Aim: Show all lines from the listing below that contain "body".

## Begin

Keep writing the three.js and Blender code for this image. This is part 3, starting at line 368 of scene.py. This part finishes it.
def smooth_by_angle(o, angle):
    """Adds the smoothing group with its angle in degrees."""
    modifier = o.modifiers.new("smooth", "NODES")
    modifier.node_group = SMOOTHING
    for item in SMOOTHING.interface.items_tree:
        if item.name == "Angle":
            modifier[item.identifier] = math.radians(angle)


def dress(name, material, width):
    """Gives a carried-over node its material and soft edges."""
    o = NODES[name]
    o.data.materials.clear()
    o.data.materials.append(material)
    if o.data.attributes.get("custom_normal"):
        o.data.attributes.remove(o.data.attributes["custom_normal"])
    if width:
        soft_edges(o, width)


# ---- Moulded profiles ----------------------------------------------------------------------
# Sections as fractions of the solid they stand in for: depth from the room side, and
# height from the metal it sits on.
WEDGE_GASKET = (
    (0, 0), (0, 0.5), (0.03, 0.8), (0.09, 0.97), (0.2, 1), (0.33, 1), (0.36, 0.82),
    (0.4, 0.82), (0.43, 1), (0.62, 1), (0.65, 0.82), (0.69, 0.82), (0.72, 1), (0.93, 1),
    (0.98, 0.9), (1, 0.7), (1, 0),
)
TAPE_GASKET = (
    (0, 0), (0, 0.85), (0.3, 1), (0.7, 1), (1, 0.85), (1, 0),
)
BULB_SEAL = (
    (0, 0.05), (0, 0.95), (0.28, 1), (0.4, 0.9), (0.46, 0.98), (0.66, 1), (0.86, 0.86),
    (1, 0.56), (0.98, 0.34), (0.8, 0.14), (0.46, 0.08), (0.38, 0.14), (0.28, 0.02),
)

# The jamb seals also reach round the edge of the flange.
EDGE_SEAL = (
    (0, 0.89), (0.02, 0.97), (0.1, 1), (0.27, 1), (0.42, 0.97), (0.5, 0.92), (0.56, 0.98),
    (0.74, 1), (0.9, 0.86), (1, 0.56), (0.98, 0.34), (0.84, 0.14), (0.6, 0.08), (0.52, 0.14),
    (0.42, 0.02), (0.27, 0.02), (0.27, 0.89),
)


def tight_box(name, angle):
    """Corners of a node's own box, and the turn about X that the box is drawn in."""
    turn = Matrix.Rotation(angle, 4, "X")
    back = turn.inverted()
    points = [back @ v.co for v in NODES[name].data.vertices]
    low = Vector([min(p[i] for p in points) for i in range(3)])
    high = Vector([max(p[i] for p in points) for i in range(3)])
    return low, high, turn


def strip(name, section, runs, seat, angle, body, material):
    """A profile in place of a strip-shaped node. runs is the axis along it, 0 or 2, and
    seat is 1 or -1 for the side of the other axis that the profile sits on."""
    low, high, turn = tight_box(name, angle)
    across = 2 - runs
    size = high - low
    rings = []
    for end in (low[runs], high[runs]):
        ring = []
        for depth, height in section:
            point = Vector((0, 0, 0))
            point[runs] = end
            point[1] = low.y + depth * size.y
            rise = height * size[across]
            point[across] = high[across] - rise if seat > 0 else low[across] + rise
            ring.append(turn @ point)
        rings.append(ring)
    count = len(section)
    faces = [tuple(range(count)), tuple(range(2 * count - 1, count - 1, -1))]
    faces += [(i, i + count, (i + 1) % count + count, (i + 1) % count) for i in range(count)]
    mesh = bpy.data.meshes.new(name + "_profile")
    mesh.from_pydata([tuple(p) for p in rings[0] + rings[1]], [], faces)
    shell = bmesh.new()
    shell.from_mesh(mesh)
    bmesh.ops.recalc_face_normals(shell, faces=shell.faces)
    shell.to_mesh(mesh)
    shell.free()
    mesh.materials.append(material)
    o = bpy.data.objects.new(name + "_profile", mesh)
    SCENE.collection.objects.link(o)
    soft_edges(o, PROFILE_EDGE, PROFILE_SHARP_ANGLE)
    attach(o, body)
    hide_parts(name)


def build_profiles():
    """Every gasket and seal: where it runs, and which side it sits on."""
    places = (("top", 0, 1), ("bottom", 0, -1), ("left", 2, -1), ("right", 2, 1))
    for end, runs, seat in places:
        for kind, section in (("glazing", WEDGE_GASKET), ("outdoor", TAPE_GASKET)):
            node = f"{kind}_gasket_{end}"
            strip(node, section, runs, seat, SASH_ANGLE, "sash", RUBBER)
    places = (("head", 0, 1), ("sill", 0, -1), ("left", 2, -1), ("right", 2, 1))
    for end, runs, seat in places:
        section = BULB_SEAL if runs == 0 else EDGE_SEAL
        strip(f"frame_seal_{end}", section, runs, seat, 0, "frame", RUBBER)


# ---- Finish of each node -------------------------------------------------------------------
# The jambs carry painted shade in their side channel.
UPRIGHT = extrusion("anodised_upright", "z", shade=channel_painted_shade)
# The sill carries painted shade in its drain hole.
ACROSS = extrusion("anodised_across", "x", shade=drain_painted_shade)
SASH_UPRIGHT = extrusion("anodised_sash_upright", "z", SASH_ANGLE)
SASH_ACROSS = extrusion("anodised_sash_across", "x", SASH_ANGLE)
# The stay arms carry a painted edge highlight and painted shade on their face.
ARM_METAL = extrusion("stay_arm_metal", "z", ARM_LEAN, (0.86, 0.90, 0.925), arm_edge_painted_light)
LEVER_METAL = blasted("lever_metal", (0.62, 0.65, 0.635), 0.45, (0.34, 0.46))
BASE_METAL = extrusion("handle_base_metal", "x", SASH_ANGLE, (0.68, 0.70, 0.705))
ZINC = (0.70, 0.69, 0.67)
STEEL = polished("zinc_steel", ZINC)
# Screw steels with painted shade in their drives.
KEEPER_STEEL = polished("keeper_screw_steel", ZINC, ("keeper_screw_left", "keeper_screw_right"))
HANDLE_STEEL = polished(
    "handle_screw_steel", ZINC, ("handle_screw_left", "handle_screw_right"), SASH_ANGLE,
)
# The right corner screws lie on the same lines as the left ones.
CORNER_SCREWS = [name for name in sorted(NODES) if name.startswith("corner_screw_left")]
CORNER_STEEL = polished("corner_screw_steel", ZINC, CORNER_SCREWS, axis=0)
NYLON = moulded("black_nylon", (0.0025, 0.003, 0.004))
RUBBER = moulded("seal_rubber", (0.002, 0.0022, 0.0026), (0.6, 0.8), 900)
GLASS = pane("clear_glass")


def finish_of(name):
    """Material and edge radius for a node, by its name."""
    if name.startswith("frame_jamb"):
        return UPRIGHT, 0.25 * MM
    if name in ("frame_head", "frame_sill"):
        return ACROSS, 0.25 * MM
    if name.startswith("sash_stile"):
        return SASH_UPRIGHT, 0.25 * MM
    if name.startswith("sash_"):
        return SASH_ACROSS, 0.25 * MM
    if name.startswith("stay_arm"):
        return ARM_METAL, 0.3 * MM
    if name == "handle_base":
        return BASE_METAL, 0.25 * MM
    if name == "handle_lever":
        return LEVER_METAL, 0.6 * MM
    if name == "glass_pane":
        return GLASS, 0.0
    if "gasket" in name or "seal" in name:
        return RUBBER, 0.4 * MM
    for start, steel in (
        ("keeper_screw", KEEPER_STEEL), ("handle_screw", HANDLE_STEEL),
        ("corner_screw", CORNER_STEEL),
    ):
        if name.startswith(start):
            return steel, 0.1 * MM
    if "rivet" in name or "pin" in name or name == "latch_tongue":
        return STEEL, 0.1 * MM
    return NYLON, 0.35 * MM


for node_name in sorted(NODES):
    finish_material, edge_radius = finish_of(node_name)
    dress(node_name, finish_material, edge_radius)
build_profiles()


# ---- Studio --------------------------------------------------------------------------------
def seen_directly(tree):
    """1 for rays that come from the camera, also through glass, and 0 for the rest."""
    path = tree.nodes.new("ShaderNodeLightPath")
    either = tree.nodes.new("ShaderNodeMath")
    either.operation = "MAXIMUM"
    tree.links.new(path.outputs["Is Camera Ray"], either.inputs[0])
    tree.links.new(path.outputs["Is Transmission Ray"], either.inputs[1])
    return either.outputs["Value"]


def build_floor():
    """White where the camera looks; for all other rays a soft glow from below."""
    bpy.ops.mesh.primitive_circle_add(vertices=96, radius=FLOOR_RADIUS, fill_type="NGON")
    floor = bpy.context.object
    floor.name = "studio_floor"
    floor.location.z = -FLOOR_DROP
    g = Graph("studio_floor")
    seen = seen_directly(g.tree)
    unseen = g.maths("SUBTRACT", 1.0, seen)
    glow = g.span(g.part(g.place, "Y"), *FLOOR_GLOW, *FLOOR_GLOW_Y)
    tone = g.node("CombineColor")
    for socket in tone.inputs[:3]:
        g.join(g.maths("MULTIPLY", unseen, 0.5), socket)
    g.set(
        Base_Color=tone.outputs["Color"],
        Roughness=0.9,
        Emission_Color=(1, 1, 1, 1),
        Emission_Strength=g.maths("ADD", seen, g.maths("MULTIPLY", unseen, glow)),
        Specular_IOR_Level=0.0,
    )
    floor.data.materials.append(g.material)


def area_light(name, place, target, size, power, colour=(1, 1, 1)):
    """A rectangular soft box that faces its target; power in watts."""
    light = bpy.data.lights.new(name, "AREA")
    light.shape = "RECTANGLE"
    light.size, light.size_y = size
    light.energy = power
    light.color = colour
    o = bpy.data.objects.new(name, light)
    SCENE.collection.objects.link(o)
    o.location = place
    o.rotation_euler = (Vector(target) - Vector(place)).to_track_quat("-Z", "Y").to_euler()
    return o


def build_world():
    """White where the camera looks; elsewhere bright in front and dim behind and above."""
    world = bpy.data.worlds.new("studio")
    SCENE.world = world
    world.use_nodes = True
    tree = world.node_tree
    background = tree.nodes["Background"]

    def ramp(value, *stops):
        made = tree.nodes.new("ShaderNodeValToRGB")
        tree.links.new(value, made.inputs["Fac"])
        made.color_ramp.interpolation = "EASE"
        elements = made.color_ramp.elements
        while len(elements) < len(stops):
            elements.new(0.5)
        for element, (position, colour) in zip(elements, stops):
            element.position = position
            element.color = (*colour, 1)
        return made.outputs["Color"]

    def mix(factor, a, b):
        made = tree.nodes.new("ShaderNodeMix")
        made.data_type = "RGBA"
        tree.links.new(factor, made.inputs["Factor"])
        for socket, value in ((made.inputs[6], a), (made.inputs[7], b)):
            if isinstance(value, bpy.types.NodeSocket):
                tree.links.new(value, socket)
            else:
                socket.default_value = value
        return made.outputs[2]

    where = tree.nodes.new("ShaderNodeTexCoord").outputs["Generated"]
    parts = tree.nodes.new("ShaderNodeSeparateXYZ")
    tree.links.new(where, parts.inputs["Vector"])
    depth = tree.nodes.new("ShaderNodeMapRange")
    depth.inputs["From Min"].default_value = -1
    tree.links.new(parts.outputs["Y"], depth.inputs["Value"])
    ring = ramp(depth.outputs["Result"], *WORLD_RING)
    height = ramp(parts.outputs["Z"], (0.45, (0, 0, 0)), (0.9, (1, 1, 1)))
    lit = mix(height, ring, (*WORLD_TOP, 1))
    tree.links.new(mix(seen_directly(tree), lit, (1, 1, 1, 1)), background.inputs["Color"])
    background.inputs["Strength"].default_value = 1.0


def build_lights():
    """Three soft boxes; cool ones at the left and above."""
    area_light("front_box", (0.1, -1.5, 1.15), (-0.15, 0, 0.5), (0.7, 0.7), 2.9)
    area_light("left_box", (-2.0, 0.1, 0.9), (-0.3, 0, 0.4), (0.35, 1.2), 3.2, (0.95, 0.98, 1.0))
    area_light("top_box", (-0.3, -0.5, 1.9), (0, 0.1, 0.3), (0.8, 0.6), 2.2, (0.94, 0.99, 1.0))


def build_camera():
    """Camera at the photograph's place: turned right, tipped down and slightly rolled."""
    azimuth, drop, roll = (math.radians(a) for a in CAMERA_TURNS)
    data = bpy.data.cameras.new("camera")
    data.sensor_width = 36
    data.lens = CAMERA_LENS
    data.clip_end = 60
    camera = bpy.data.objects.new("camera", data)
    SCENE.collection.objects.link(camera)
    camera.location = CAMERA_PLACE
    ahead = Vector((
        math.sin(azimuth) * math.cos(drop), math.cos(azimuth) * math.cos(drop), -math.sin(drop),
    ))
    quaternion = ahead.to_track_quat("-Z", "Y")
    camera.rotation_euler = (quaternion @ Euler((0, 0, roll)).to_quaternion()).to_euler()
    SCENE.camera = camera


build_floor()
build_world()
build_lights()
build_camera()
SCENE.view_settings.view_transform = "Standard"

## End

Result of this task:
def strip(name, section, runs, seat, angle, body, material):
    attach(o, body)